И потом платье. Что за платье! Как его описать? Оно сияющее. Словно сделано из чешуек какой-нибудь сирены, воспламененных солнцем и водой, и пришито к телу как вторая кожа, и такого же сумасшедше-изумрудного оттенка, что и глаза. Разрез открывает левую ногу от щиколотки до паха. Небольшой шлейф удлиняет и без того высокую фигуру. Окажись мы на красной дорожке, и то это было бы слишком, а уж в берлоге – тем более. И туфли хрустальные. Не буквально, конечно, но эффект именно такой, и каблук-шпилька в три раза выше моего. Она словно Золушка-экстремал на балу, а я со своим низким каблуком и в красных туфлях – Дороти Гейл, унесенная ураганом.
– Потрясающе, да? Я знаю. Жаль, что в сеть это не выложу, набрала бы три-четыре миллиона лайков. – Загадочность ее улыбки нарастает, и я, кажется, вижу все ее белоснежные сверкающие зубы. – Но я выбрала его не для других, а для тебя.
Я заставляю себя сделать какой-нибудь жест, все равно какой.
Замечаю, что пальто до сих пор на мне, а пакеты в руках. Ищу, куда бы их положить. Беатриче опережает меня:
– Можешь положить на стол, спасибо.
Ее отшлифованный любезный тон коробит меня.

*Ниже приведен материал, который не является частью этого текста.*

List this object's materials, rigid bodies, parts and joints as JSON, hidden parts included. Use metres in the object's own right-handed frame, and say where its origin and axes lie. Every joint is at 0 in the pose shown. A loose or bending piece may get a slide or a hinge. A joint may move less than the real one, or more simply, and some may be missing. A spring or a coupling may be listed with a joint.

Я думаю, что на ней моя годовая зарплата, а я до сих пор еще слова не вымолвила. Ты же в университете преподаешь, говорю я себе, нельзя вот так пасть без борьбы. Я ставлю на стол вино, пакет с набором закусок. Теперь я вижу, что повторила нелепую идею отца, когда он организовывал наш первый совместный полдник, и без того непростой. Стянув пальто, я отчетливо произношу:
– Ты очень красивая, Беатриче. Но ты же знаешь, что я ценю другие вещи, не одежду.
Ее улыбка разгорается.
– Но ты сегодня разоделась. Даже попробовала растушевать тени по веку. Как я тебя учила тогда, помнишь? Когда ты тайно заехала ко мне перед своим свиданием.

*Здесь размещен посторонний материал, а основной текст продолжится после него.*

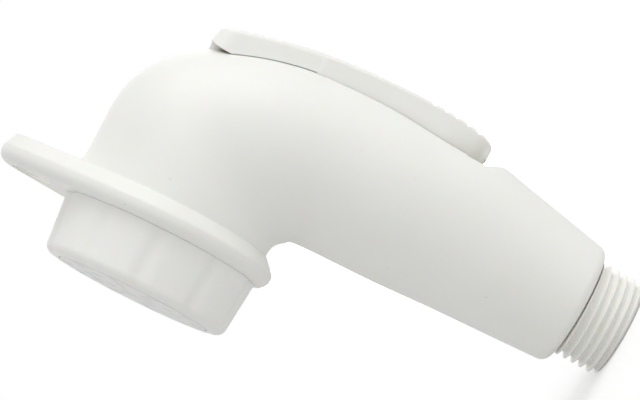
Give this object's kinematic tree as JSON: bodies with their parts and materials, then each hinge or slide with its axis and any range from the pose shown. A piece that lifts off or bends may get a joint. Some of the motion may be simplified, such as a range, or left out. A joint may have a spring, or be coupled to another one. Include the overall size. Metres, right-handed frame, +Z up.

Как она может помнить такое? Я пытаюсь взять себя в руки, сканируя комнату, осматриваясь. Разглядываю стол: все тот же, из ДСП, что и в 2002-м, но кто-то – сложно вообразить, что сама Россетти занималась этим, – поставил возле него стулья. Он накрыт одновременно и небрежно, и с претензией. Бумажные салфетки и льняная скатерть; пластиковые тарелки и хрустальные бокалы. Рядом с моей пиццей я замечаю коробочку с суши, которые я никогда не пробовала, из-за чего Валентино и Лоренцо меня постоянно подкалывают. Этикетка на бутылке в ведерке со льдом гласит: «Дом Периньон 2000 розовое».